'Make Tigers great again' - Parling's driving goal
BBC | 08.01.2026 22:19
"Make Leicester Great Again."
It sounds like a campaign slogan you might get printed on a cap... well, with the place name different, of course.
But in reality it is the ambition of Leicester Tigers coach Geoff Parling - just simplified and condensed into four words.
The 42-year-old head coach is a Tiger of an almost bygone era, having won two of his three Premiership titles with the club when the East Midlands side was known for stockpiling silverware.
In the 25 years between 1988 and 2013, Tigers won 10 league titles and finished runners-up seven times. They also claimed back-to-back European Cups in 2001 and 2002.
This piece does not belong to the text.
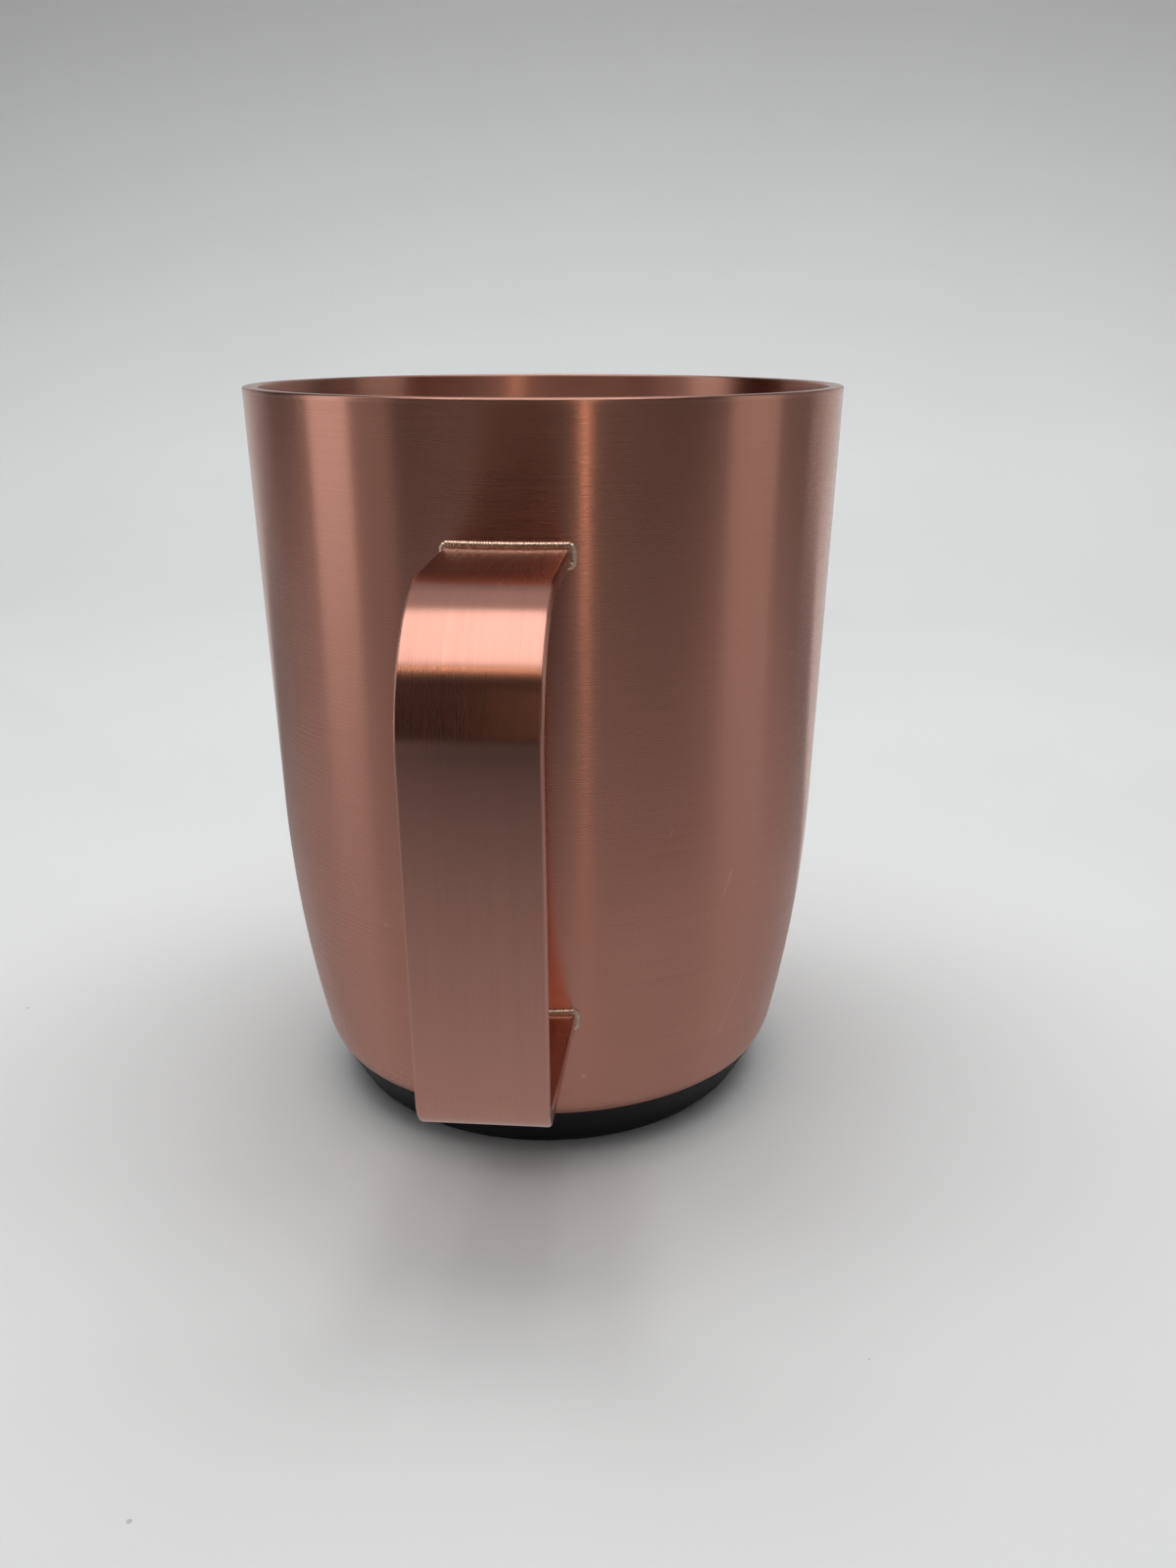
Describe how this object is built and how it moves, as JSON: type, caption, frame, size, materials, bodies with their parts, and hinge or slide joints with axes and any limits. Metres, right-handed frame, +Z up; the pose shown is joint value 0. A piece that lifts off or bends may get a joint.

Tigers have since added to that collection of domestic successes, but the 2022 Premiership triumph under Steve Borthwick remains the only major honour, not including the second-tier Prem Cup, won by the club in 12 seasons.
Leicester have not challenged for the continent's biggest prize since 2009, making just one European Champions Cup semi-final since then, while they lost the second-tier Challenge Cup decider to Montpellier in 2021.
Michael Cheika guided Leicester to last season's Premiership Grand Final at Twickenham, where they narrowly lost to Bath, but the revolving door of head coaches saw the former Australia and Argentina boss step aside for rookie Parling.
Halfway through the Prem season, ex-Australia assistant coach Parling has Tigers fifth in the table, although he is yet to oversee a win in European competition so far.
It was at the end of a wide-ranging live interview on BBC Radio Leicester on Wednesday night, in the lead-up to Saturday's game against French side Bayonne, that Parling was asked if he feels Tigers are capable of recapturing the aura of supremacy they once boasted.
Put simply, to 'make Leicester great again'?
"Of course I do," Parling replied. "I'm very confident we have a team good enough.
"If we apply ourselves consistently, we will be or could be that team that will consistently be challenging and playing in big knockout games and finals.
"We have a great squad - we will look to add to that as well - but our challenge, our common goal is to be consistently challenging for silverware, at the top of wherever we want to be with a homegrown academy, people coming through, have people look at us, enjoy the way we are playing, see a team that is organised, fights for each other.
"But it's a challenge isn't it? And one we want to be part of."
Parling has spoken at length in the past about the task he has taken on at Tigers, being the ninth head coach to lead the side in nine years.
His arrival also coincided with a significant transformation of the squad, with multiple title-winning duo Ben Youngs and Dan Cole - England's two most capped male players of all time - retiring at the same time that ex-captain Julian Montoya and two-time World Cup winning South African fly-half Handre Pollard also left.
Crucially, the homegrown talent Parling wants to build around has remained.
British & Irish Lions back-rower Ollie Chessum and his England team-mates Freddie Steward, Jack van Poortvliet and Joe Heyes are among them. George Martin is another, though he will leave for Saracens at the end of the season.
Parling said he was repeatedly reminded of what talent and level of experience was leaving before he took charge, but the former England international and Lion said he moved back to Mattioli Woods Welford Road with "an open mind".
"I've been really pleasantly surprised by the level of leadership prospect I've seen through the group, and level of hunger I've seen - the work-rate players display and their natural want to work hard for each other, which is brilliant," he said.
"I think the next group were ready to step up."
The same could be said of Parling himself, as he boldly switched from being an assistant coach with Australia to take on one of the biggest jobs in club rugby in Europe.
In a podcast where he laughed about looking like former Liverpool manager Jurgen Klopp, and wishing he "had the charisma" of the German, Parling spoke earnestly about his role at Tigers.
He is a boss who freely admits he "doesn't have a coaching plan" beyond wanting to get the best out of his players this season and for "a number of years to come".
"I want to drive it forward so that we are consistently an excellent team and consistently an excellent club that does things the right way," he said.
"One that builds from within, in terms of its academy and pushes its academy products through, and develops players that have a sense of toughness.
"And when I say that, it's players who do their job when they are required to do their job in the hardest times. It's players who have a good level of game sense that can see the game and read it well, who are self-aware who can lead others."